Para tentar minimizar os efeitos do acúmulo de material orgânico, a Safeweb, empresa que administra a estrutura, tem realizado a abertura parcial da barreira. Das 7h às 19h, uma das três partes do suporte é liberada para o escoamento do lodo, e dois funcionários pinçam o lixo para que não chegue ao Guaíba. Segundo Arno Zancanella, responsável técnico pela Ecobarreira, a situação é normal em períodos de calor, mas está mais intensa neste ano.
— Aparece todo verão, mas não como está agora. Em outros anos, a faixa de lodo tinha poucos metros, agora passa da (Avenida) Borges (de Medeiros). Nunca tinha acontecido — observou.

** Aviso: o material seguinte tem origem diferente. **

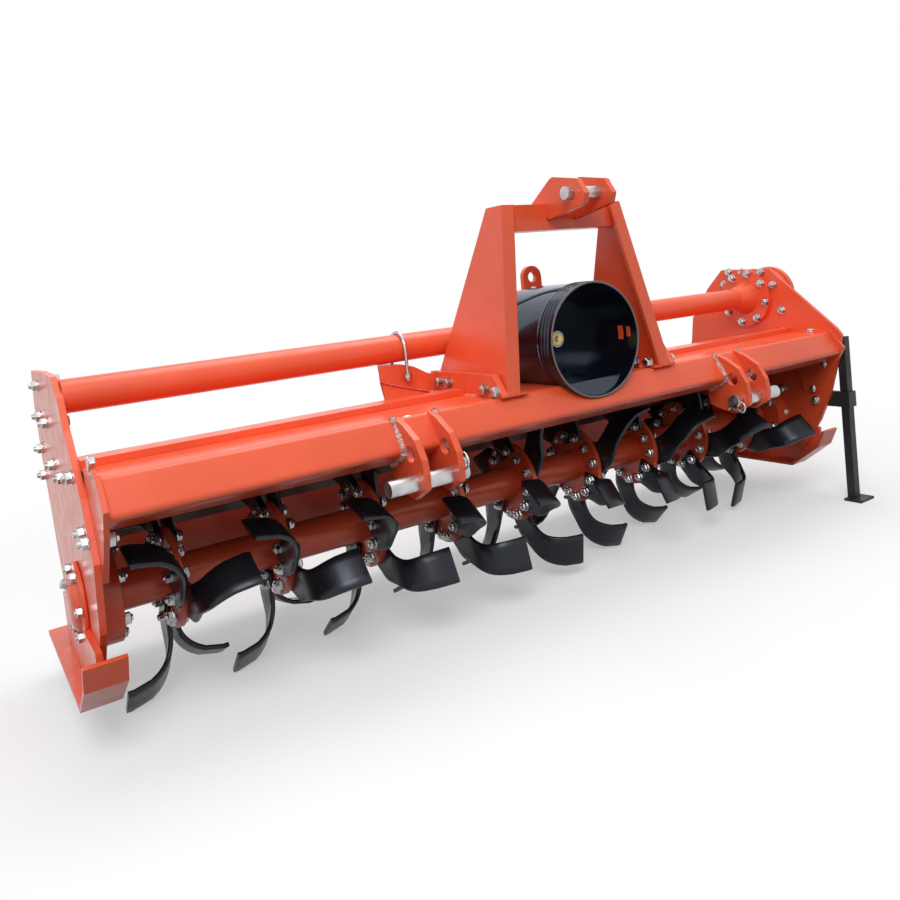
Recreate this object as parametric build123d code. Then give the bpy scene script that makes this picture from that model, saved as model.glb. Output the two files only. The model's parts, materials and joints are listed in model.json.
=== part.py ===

Conforme o professor da UFRGS, mesmo a liberação total da barreira não seria garantia de resolução do problema. Sem chuva, os resíduos poderiam apenas se deslocar para perto da margem do Guaíba, infestando, por exemplo, a orla Moacyr Scliar. A prefeitura diz que está em contato com a área técnica da Safeweb e irá avaliar a necessidade de abertura do trecho.